PROBLEM: Report how many lines in the listing below include the word "imported". Write nothing besides the number.

GIVEN INFORMATION:

- - - - -

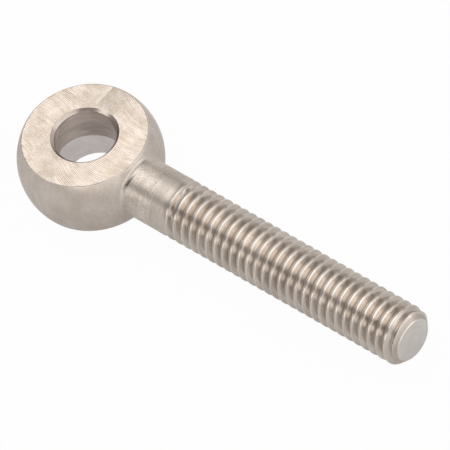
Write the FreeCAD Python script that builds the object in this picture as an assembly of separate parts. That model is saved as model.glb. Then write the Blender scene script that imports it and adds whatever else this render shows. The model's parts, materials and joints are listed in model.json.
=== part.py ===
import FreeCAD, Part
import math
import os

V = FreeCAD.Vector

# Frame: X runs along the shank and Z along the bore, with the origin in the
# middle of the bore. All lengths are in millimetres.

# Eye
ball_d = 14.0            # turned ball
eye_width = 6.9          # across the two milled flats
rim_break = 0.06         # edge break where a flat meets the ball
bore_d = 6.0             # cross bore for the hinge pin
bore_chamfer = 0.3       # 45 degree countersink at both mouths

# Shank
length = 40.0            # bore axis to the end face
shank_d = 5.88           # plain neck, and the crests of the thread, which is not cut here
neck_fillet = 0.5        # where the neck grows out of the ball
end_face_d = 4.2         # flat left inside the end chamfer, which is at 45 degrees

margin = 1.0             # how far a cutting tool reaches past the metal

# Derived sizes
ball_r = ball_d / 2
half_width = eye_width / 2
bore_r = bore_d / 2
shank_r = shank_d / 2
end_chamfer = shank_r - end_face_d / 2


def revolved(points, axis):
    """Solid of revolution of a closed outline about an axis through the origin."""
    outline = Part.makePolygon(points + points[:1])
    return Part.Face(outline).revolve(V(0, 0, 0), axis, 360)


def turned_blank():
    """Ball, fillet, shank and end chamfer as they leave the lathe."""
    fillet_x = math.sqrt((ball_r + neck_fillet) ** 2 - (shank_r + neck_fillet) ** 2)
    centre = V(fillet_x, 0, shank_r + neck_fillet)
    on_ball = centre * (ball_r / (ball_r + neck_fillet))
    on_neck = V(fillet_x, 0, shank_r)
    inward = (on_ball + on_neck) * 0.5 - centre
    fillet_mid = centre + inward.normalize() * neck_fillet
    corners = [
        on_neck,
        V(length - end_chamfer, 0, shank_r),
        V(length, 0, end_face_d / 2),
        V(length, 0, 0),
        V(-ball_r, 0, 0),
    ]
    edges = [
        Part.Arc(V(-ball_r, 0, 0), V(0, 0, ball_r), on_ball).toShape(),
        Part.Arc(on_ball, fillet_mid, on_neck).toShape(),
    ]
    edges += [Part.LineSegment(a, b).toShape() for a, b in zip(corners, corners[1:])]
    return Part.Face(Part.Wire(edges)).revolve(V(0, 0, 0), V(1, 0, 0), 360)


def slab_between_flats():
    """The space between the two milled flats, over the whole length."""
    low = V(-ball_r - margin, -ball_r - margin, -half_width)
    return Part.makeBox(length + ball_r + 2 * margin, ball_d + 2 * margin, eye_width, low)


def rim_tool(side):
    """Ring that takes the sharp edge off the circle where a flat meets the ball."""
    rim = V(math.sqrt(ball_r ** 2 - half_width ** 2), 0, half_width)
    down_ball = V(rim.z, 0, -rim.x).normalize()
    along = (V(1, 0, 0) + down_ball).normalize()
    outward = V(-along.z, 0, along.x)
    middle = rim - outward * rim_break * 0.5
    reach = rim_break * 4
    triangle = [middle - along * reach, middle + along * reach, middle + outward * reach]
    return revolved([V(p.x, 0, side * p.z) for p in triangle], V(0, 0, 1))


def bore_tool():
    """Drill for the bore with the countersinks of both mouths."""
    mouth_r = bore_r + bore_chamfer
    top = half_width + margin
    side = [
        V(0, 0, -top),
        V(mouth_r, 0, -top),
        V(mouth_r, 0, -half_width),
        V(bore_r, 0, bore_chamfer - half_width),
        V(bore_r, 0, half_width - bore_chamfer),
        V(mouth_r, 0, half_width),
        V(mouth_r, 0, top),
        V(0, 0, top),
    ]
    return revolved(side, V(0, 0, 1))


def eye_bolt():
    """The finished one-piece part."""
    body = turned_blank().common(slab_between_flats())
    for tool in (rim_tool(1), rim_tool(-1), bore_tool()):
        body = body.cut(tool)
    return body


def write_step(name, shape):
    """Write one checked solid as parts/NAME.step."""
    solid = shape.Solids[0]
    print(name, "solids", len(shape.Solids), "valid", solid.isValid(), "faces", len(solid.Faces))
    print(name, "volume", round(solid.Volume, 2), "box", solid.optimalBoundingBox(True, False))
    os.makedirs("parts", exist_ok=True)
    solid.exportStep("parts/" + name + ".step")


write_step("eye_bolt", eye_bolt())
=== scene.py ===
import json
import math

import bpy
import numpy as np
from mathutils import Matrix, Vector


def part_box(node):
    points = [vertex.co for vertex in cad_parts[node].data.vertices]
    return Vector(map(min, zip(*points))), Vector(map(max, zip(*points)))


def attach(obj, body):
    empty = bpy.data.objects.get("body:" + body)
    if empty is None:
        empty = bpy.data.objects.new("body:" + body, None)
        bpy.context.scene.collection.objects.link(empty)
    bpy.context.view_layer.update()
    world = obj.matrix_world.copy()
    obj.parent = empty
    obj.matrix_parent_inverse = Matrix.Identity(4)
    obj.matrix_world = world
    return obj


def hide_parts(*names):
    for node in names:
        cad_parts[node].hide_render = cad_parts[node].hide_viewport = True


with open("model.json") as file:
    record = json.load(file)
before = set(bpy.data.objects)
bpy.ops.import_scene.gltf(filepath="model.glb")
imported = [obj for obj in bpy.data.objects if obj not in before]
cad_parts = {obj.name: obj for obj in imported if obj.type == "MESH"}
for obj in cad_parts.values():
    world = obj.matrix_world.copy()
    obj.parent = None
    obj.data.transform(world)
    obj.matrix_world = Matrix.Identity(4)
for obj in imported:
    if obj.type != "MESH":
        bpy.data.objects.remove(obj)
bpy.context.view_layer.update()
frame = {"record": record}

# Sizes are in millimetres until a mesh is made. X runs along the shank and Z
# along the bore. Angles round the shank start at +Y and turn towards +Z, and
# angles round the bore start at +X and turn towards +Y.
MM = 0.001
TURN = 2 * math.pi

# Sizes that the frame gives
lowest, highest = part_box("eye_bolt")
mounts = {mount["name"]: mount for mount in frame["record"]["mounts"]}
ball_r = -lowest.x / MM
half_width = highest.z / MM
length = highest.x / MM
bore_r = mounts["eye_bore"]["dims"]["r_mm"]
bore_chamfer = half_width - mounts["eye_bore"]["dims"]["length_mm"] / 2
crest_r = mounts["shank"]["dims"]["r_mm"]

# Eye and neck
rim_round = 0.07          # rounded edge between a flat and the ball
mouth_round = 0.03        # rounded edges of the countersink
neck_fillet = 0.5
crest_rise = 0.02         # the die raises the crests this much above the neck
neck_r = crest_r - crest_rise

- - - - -

THE COMPLETED TASK: 3